One more glass-coach yet remained to be ascended. I felt not a little wearied; but the sight of land encouraged me. So, like a young stock-broker enrolled a member of the Whitehall Club, I pulled for dear life, and entered the haven of Mrs. Agatha Bradshaw, my

wife's maiden aunt, in Elysium-row, Fulham. The poodle-dog bit the calf of my leg; the servant-maid crammed my best beaver hat into that of a chuckle-headed Blackwell-hall factor, who wore powder and pomatum; and there was boiled mutton for dinner! All this, however, time and an excellent constitution might have enabled me to master. But when Agatha Bradshaw, spinster, began to open the thousand and one sluices of self-love, by occupying our ears with her "Memoirs, Anecdotes, Facts and Opinions," shewing that her butcher was the best of all possible butchers, and her baker the best of all possible bakers reminding us that her father, the late Sir Barnaby Bradshaw, knight and leather-seller, was hand and glove with the butler of the late Lord Ranelagh,-the trees of whose mansion waved sullenly in our view that Mat, the Fulham coach-driver, grew his jokes, and Delve, the market-gardener, his cucumbers, upon hints given by the said late Sir B. B.: and that she, the said Agatha, in answer to a question as to the second series of Sayings and Doings, "read very little English," I could not but mutter to myself, "Will nobody move for an injunction to stay this waste of words? Here is a palpable leaf stolen from the family-tree of another spinster higher up the stream of the same river!"
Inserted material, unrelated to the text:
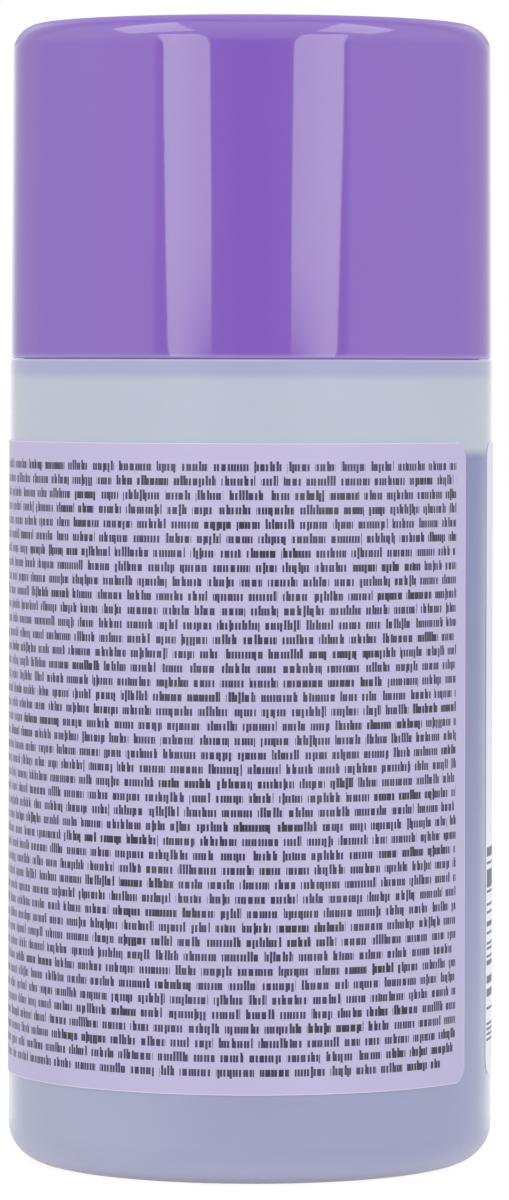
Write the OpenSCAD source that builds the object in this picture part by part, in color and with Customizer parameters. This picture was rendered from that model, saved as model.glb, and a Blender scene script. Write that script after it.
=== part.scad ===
// Nail polish remover bottle: a blow-moulded bottle with two film labels, a push-down
// dish pump screwed on its neck, and a wide overcap that hides the pump.
// The origin is the centre of the base. +Z is up and the back label faces -Y.

/* [Bottle] */
// Outer diameter of the straight wall
body_d = 61.8; // [58:0.2:66]
// Height of the ledge that ends the straight wall
body_h = 102.4; // [98:0.2:112]
// Thickness of the moulded wall
wall = 1.2; // [0.9:0.1:1.5]
// Thickness of the base
base_t = 1.6; // [1.2:0.1:2.2]
// Radius of the rounded foot
foot_round = 5; // [3.6:0.1:6.4]
// Width of the flat ring that the bottle stands on
foot_ring_w = 3.4; // [2.4:0.1:4.6]
// Rise of the domed base at its centre
push_up = 2.2; // [1.4:0.1:3]
// Rounding of the ledge's outer edge
ledge_round = 0.6; // [0.3:0.05:0.9]
// Height of the land that the overcap grips
land_h = 6.6; // [5.4:0.1:8]
// Rounding of the land's top edge
land_round = 0.8; // [0.4:0.05:1.1]
// Width of the flat shelf that the overcap's stops rest on
shelf_w = 2.8; // [2.2:0.1:3.6]
// Rise of the shoulder from the shelf to the foot of the neck
shoulder_rise = 2.4; // [1.8:0.1:3.2]
// Rounding where the shoulder meets the neck
shoulder_round = 0.9; // [0.6:0.1:1]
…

So much for my wife's relations; and, for ought I know, the mischief may not end here. There may be uncles and aunts in the back-ground. It is all very well for my wife: she is made much of: dressed in white satin and flowers, and placed at the right-hand of the lady of the mansion at dinner as a bride; whilst I, as a bridegroom, am thought nothing of at all, but placed, sans ceremonie, at the bottom of the table during this perilous month of March, when the wind cuts my legs in two every time the door opens. I must confess I am not so pleased with Cowper's Works as I used to be. "Domestic happiness" (if every married body's is like mine,) may have "survived the Fall," but it has received a compound fracture in the process. These repeated glasscoaches, not to mention dinners in return, will make a terrible hole in our eight hundred and fifty pounds a-year (my wife will keep calling it a thousand) and all this to entertain or be entertained by people who would not care three straws if I dropped into a soapboiler's vat. It is possible that felicity may reach me at last perhaps when my aunt Edwards' Fitzroy-square gets its two deficient sides and becomes the handsomest square in all London. In the mean time "the grass grows." I say nothing but this I will say, should any thing happen to the present soother of my sorrows, and should I be tempted once more to enter the Temple of Hymen, my advertisement for a new helpmate shall run in the following form: "Wanted a wife whose relations lie in a ring-fence."